I was going to come up with some more packaged way to say this, some sanitized, peppy, happy way to say that if your art doesn’t thrill you and terrify you in equal parts, then what, exactly, is the point? If you’re not right up against your edge, staring into the abyss of the creative unknown, then what the hell are you doing?
What the hell am I doing?
This onslaught of AI art has made this an urgent issue in my mind, a worry stone to add to the pile I keep on the desk in my mind, the desk inside a cave that overlooks an unknown valley where monsters lurk. Then
wrote about this too, just this morning, and I felt a relief because he’d put words to a thought I couldn’t: That capitalism is cannibalizing art to make it real estate, to continue its long-established pattern of reducing anything soulful into a quantifiable investment, a bullshit practice meant to subdue something they’re afraid they can’t understand.We can’t let it.
A computer-generated Starry Night will never understand why Van Gogh framed that painting the way he did. Expanding it to show the parts of the town left out doesn’t automatically make it better. More is not more.
Just like conforming an artistic practice to the boundaries of capitalism doesn’t automatically make it more legitimate or acceptable.
I wrote that essay last night by confronting the caverns of my soul, where dripping water echoes and eerie eyes stare out, floating in the dark without bodies. Perhaps it’s good, perhaps it’s not; perhaps it will sell, perhaps it won’t. That’s not the fucking point.
Yesterday, Vanity Fair published an article on Caroline Calloway, student-turned-scammer, a certain segment of the internet’s favorite beautiful girl to hate. I followed Calloway for a while, then got exhausted during the “I Was Caroline Calloway”/“I Am Caroline Calloway” set pieces. I muted her, then unfollowed her. I forgot about her for a while.
The author of the piece seems aware that she is a participant in the ongoing performance of Caroline Calloway. (How willing/unwilling she is as a participant is up for debate—she wrote the story, after all. Maybe her editor made her, maybe she pitched it.) By the end of the piece, she comes to the conclusion that Calloway is a con artist with an emphasis on artist. She’s a performance artist and her life, her lies, her book deals, and her scams are a 21st-century canvas. I’m fascinated by this interpretation of Calloway. I like it, even. Maybe she is conscious of what she’s doing, maybe she is deliberately showing us the folly of expecting art to conform to contracts and capitalism. She makes promises only to pull the rug out from followers; with every interview, she seems to ask, “Do you get it yet?” CHAOS IS THE BRAND, she once wrote.
Chaos is the art.
I don’t want my art to conform to the polite rules of suburban capitalism. I don’t want to write from 7 am to 8 am every day before I go do my job. I want to throw tantrums and throw paint and throw literary pasta at a paper wall to see what sticks. Because in those throws are the messiness of being human, which is the only art that really matters.

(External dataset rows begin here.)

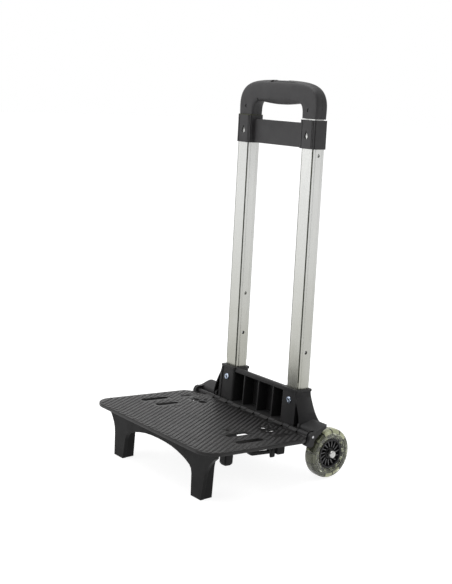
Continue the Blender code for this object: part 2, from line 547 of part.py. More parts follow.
OUT = WHEEL_X - 156.8   # wheel profiles below are drawn about x = 156.8
for sx, nm in ((-1, 'left'), (1, 'right')):
    def H(p):
        return [(r * 1.022 if r > 15.0 else r, sx * (x + OUT)) for r, x in p]
    centre = (sx * WHEEL_X, WHEEL_Y, WHEEL_Z)
    spacer = turned(H([(3.3, 143.3), (5.6, 143.3), (5.6, 146.9), (3.3, 146.9)]), 'x', WHEEL_Y, WHEEL_Z, 14)
    node('axle_spacer_' + nm, spacer, DECK_FRAME, DARK, 0.5)
    # hub: rim ring, barrel with a bearing seat, thin blades between them
    rim = turned(H([(19.6, 148.0), (22.9, 148.0), (22.9, 164.6), (22.1, 165.9), (19.9, 165.9), (19.0, 164.6), (19.0, 149.5)]), 'x', WHEEL_Y, WHEEL_Z, WHEEL_SEG)
    barrel = turned(H([(3.4, 154.3), (8.3, 154.3), (8.3, 147.2), (9.8, 147.2), (9.8, 155.0), (8.4, 162.6), (7.4, 163.6), (3.4, 163.6)]), 'x', WHEEL_Y, WHEEL_Z, 15)
    blades = []
    for i in range(SPOKES):
        a = 2 * math.pi * i / SPOKES
        sweep = math.radians(10.0) * sx
        pts = []
        for r, k in ((9.0, 0.0), (14.0, 0.45), (20.0, 1.0)):
            b = a + sweep * k
            pts.append((r * math.cos(b), r * math.sin(b)))
        def offset(t):
            out = []
            for j, p in enumerate(pts):
                q = pts[min(j + 1, 2)]
                o = pts[max(j - 1, 0)]
                d = Vector((q[0] - o[0], q[1] - o[1])).normalized()
                out.append((WHEEL_Y + p[0] - d.y * t, WHEEL_Z + p[1] + d.x * t))
            return out
        blades.append(prism(offset(0.65) + list(reversed(offset(-0.65))), 'x', min(sx * (150.5 + OUT), sx * (163.0 + OUT)), max(sx * (150.5 + OUT), sx * (163.0 + OUT))))
    hub = union([rim, barrel, group(blades)])
    node('wheel_hub_' + nm, hub, DECK_FRAME, DARK, 0.4, origin=centre)
    brg = turned(H([(3.3, 147.4), (8.0, 147.4), (8.0, 154.0), (3.3, 154.0)]), 'x', WHEEL_Y, WHEEL_Z, 15)
    node('wheel_bearing_' + nm, brg, DECK_FRAME, STEEL, 0.3, 1.0, origin=centre)
    # core ring with a notch between its segments
    n = 12
    core = turned(H([(23.4, 151.0), (28.8, 151.0), (28.8, 162.6), (23.4, 162.6)]), 'x', WHEEL_Y, WHEEL_Z, 36)
    notches = []
    for i in range(n):
        a = 2 * math.pi * (i + 0.5) / n
        c, s = math.cos(a), math.sin(a)
        q = []
        for r, t in ((26.6, -1.1), (31.6, -1.1), (31.6, 1.1), (26.6, 1.1)):
            q.append((WHEEL_Y + r * c - t * s, WHEEL_Z + r * s + t * c))
        notches.append(prism(q, 'x', min(sx * (148 + OUT), sx * (166 + OUT)), max(sx * (148 + OUT), sx * (166 + OUT))))
    core = cut(core, [group(notches)])
    node('wheel_core_' + nm, core, DECK_FRAME, (0.35, 0.36, 0.25), 0.3, origin=centre)
    w = WHEEL_HALF_W
    prof = [(23.2, -8.6), (27.5, -w + 0.3), (32.5, -w), (35.2, -9.2), (36.7, -6.2), (WHEEL_R / 1.022, -2.6), (WHEEL_R / 1.022, 2.6), (36.7, 6.2),
            (35.2, 9.2), (32.5, w), (27.5, w - 0.3), (23.2, 8.6), (23.2, 6.2), (29.2, 6.2), (29.2, -6.2), (23.2, -6.2)]
    tyre = turned(H([(r, WHEEL_X - OUT + x) for r, x in prof]), 'x', WHEEL_Y, WHEEL_Z, WHEEL_SEG)
    node('wheel_tyre_' + nm, tyre, DECK_FRAME, (0.72, 0.75, 0.62), 0.2, origin=centre)
    cap = turned(H([(3.3, 168.0), (3.3, 164.2), (5.6, 164.2), (6.1, 165.4), (6.0, 169.4), (5.0, 171.0), (2.6, 171.8)]), 'x', WHEEL_Y, WHEEL_Z, 16, ring=False)
    node('axle_cap_' + nm, cap, DECK_FRAME, STEEL, 0.2, 1.0)
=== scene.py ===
"""Looks of the folding luggage trolley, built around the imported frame.

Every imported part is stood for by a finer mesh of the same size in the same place, with a
node-based material.  Lengths are millimetres unless a name ends in _M; meshes are in metres.
"""
import bpy
import bmesh
import json
import math
import random
from mathutils import Matrix, Vector


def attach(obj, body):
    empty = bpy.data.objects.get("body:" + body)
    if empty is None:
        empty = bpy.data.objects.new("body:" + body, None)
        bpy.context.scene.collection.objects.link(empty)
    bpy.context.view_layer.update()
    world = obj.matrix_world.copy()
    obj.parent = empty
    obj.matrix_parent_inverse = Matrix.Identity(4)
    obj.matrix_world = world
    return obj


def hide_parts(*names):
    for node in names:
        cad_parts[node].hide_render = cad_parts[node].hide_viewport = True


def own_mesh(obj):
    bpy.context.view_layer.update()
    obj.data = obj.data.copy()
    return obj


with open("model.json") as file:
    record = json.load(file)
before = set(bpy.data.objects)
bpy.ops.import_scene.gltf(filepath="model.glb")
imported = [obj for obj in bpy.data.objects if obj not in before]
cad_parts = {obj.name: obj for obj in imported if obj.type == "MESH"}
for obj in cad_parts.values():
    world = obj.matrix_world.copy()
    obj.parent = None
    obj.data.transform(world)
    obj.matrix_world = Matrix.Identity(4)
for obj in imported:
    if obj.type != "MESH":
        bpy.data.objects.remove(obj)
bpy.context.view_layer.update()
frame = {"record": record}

BODY_OF = {n: b for b, ns in frame["record"]["behaviour"]["bodies"].items() for n in ns}


def cr(pts, k=4):
    """A smooth open curve through the points (centripetal enough for even spacing)."""
    out = []
    n = len(pts)
    for i in range(n - 1):
        p0, p1, p2, p3 = pts[max(i - 1, 0)], pts[i], pts[i + 1], pts[min(i + 2, n - 1)]
        for j in range(k):
            t = j / k
            out.append(tuple(0.5 * (2 * b + (c - a) * t + (2 * a - 5 * b + 4 * c - d) * t * t + (3 * b - a - 3 * c + d) * t ** 3)
                             for a, b, c, d in zip(p0, p1, p2, p3)))
    out.append(tuple(pts[-1]))
    return out

# ------------------------------------------------------------------ dimensions
PITCH = math.radians(2.95)        # platform slopes down to the rear
TUBE_LEAN = math.radians(2.72)    # tubes lean forward of the platform's normal
FLOOR = 70.73                     # hinge origin above the floor
Y_CENTRE = 62.66                  # moves the whole part to the centre of its box

DECK_L = 203.8                    # hinge line to front edge
DECK_HALF_W = 150.0
DECK_T = 4.9
PLATE_T = 2.2
HINGE_Z = 0.3
KNUCKLE_R = 3.9
ROD_R = 2.0
GAP = 0.3

TUBE_X = 75.4                     # tube centre from the middle
TUBE_Y0 = 26.6                    # tube centre line at s = 0
TUBE_A, TUBE_B = 13.0, 11.8       # outer tube half width, half depth
CAV_A, CAV_B = 11.4, 10.2          # its bore
INN_A, INN_B = 10.9, 9.7          # inner tube half width, half depth
INN_CA, INN_CB = 9.7, 8.5         # its bore
TUBE_S0, TUBE_S1 = 8.0, 452.0
INN_S0, INN_S1 = 100.0, 488.0
SLEEVE_A, SLEEVE_B = 14.8, 13.6
SLEEVE_S0, SLEEVE_S1 = 425.5, 468.6
LOCK_S = 114.5                    # lock pin height with the handle down
HOLE_LEFT_S, HOLE_RIGHT_S = 180.0, 416.0
HANDLE_S0 = 470.2
SCREW_S = 483.0

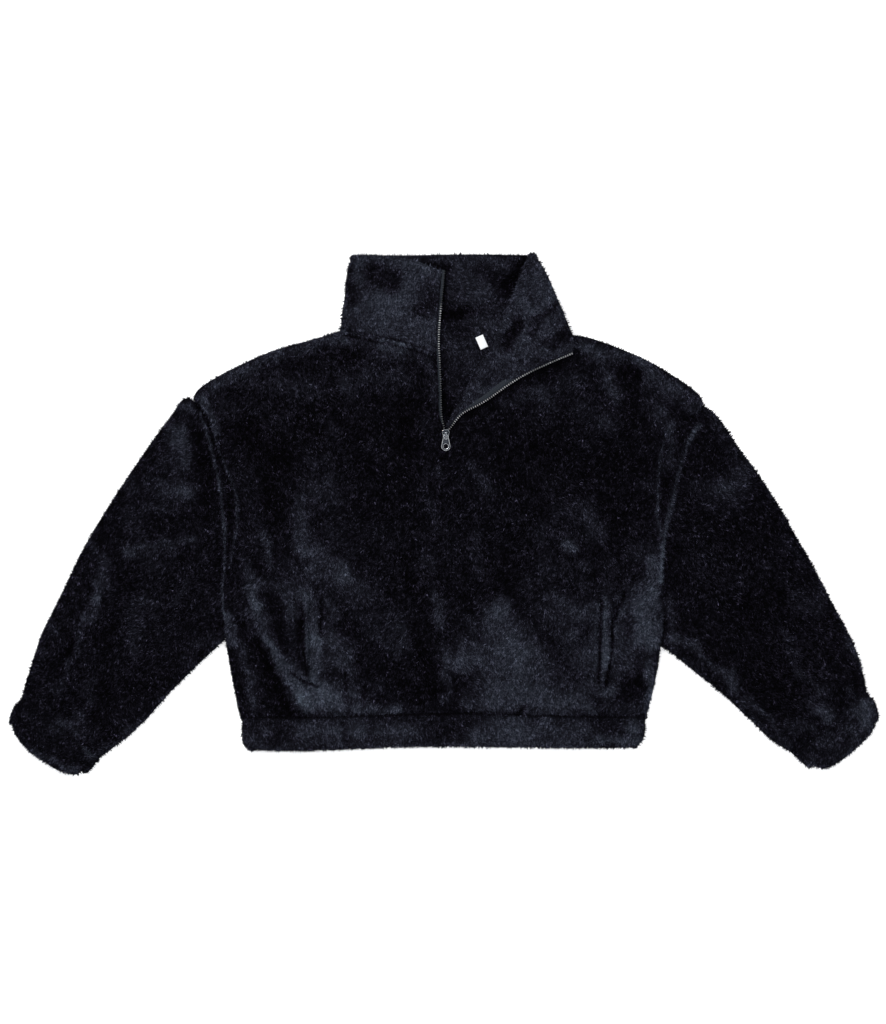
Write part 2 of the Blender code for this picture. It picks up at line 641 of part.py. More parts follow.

Is this a change in Collected Rejection’s terms of service? Fuck if I know. I’ll still write here. I’ll finish the heroes series because it interests me. But I’m tired of packaged and sanitized and rules obeyed.
Let’s see what waits in the valley, among the monsters and fog.
You're on to something here. There's something very cathartic about writing what one wants, how they want, and when they want. The upside? People seem to appreciate that authenticity. That wearing of one's heart on their sleeve is something that AI can't touch. For everyone that seems excited about this weird new frontier, there are 5-6 that are saying "absolutely the F not." It's heartening.
I think there is so much left unsaid about those quiet hours of the night. The best work is done unwatched. Even in school, my best work was done last minute, in the middle of the night. Procrastination is king 😉.
But so much more than our art is done it’s best while the house and city sleeps. My best cleaning, organizing and planning happens then too.
Stare back at those eerie eyes in those caverns. We grow the best facing those unknowns.